Running make help in the repository root folder provides a make targets list with a description. Once the set-up has been done, the corpus for country XX can be validated with the validate-parlamint-XX command. For the linguistically annotated version, make conllu-XX should also be run.

Submitting the completed corpora

Once samples have been validated and incorporated into the ParlaMint GitHub repository the complete corpus can be processed and submitted.

First, pls. note that the samples in GitHub use a flat directory structure, while the complete corpus is structure differently. First, the linguistically non-annotated corpus should be stored in the directory named ParlaMint-XX.TEI/, while the linguistically annotated corpus should be stored separately, in the directory named ParlaMint-XX.TEI.ana/. Second, the component files should be stored in subdirectories, one for each year. Note that this is explained in the Section on Filenames and directory structure of the Guidelines.

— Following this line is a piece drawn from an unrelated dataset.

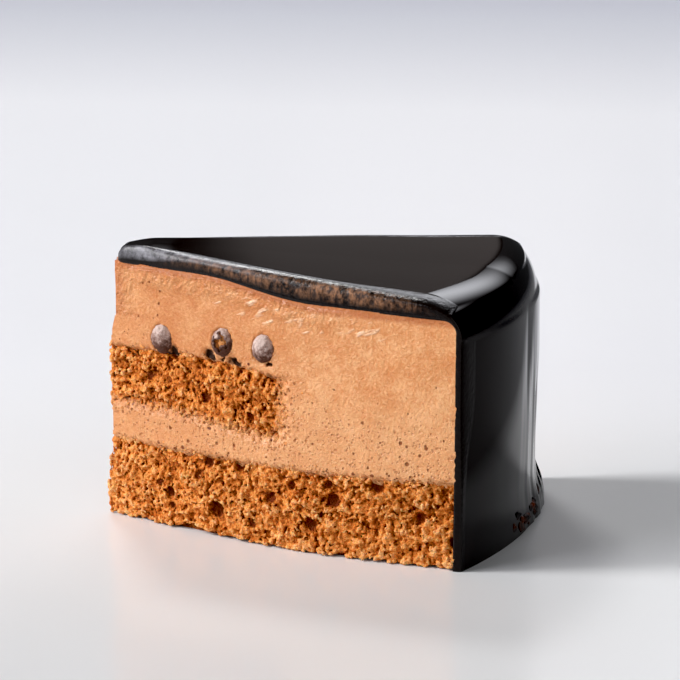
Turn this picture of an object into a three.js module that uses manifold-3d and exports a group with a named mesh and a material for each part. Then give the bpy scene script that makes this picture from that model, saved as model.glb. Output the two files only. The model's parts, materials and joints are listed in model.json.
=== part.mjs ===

Once the corpus is stored in the recommended way, it can be validated localy, and then the complete TEI and TEI.ana versions of the corpus should be compressed (either .zip or .tgz) into two files and put somewhere where the ParlaMint editors can access it. Preferably this is a web (http) server or any other location, where the files can be dowloaded via the command line. If this is not possible then the corpus can also be made available on the cloud, WeTransfer or similar. Then the editors (@TomazErjavec and @matyaskopp) should be sent an email with instructions on how to download the corpus, and they will send feedback on whether the corpus passed validation and let you have the validation and conversion log file.